Exercise instructions: Copy each line below without leaving any out.

Data excerpt:
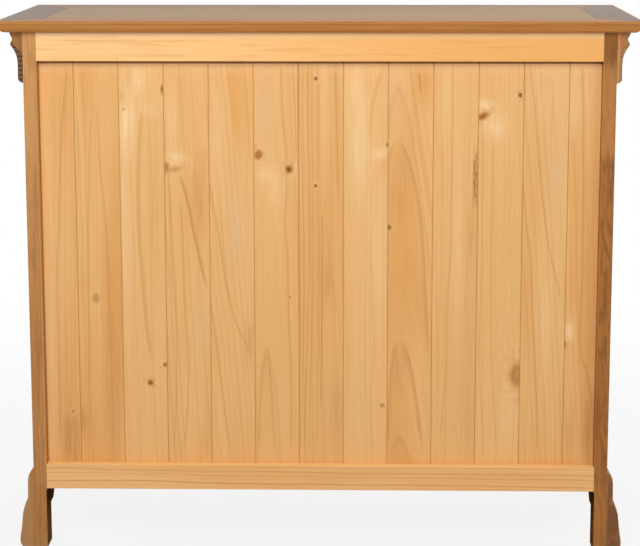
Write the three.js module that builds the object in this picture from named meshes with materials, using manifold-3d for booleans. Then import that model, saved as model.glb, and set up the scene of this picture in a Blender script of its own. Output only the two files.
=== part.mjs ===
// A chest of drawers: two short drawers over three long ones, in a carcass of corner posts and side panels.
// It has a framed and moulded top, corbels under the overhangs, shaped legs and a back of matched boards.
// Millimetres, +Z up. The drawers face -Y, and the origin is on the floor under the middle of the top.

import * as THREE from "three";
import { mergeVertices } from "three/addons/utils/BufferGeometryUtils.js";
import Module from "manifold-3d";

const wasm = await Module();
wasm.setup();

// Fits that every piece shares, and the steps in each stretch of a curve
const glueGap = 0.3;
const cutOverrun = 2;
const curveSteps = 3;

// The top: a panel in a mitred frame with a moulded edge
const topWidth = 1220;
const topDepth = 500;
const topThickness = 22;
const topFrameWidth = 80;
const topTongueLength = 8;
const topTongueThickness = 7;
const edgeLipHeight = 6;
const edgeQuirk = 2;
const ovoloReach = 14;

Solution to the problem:
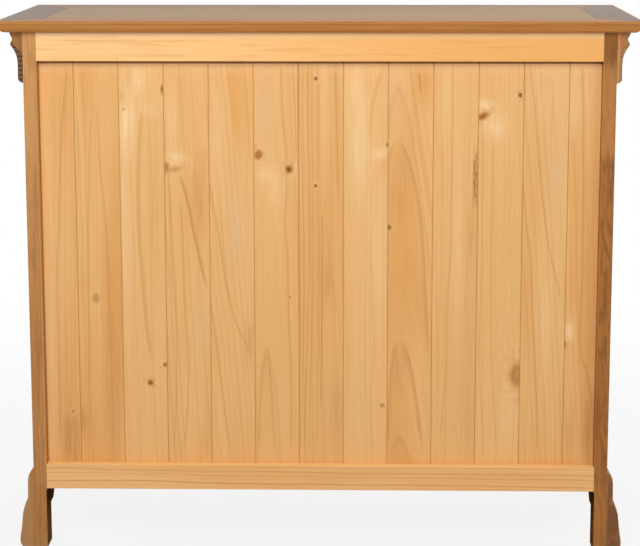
Write the three.js module that builds the object in this picture from named meshes with materials, using manifold-3d for booleans. Then import that model, saved as model.glb, and set up the scene of this picture in a Blender script of its own. Output only the two files.
=== part.mjs ===
// A chest of drawers: two short drawers over three long ones, in a carcass of corner posts and side panels.
// It has a framed and moulded top, corbels under the overhangs, shaped legs and a back of matched boards.
// Millimetres, +Z up. The drawers face -Y, and the origin is on the floor under the middle of the top.

import * as THREE from "three";
import { mergeVertices } from "three/addons/utils/BufferGeometryUtils.js";
import Module from "manifold-3d";

const wasm = await Module();
wasm.setup();

// Fits that every piece shares, and the steps in each stretch of a curve
const glueGap = 0.3;
const cutOverrun = 2;
const curveSteps = 3;

// The top: a panel in a mitred frame with a moulded edge
const topWidth = 1220;
const topDepth = 500;
const topThickness = 22;
const topFrameWidth = 80;
const topTongueLength = 8;
const topTongueThickness = 7;
const edgeLipHeight = 6;
const edgeQuirk = 2;
const ovoloReach = 14;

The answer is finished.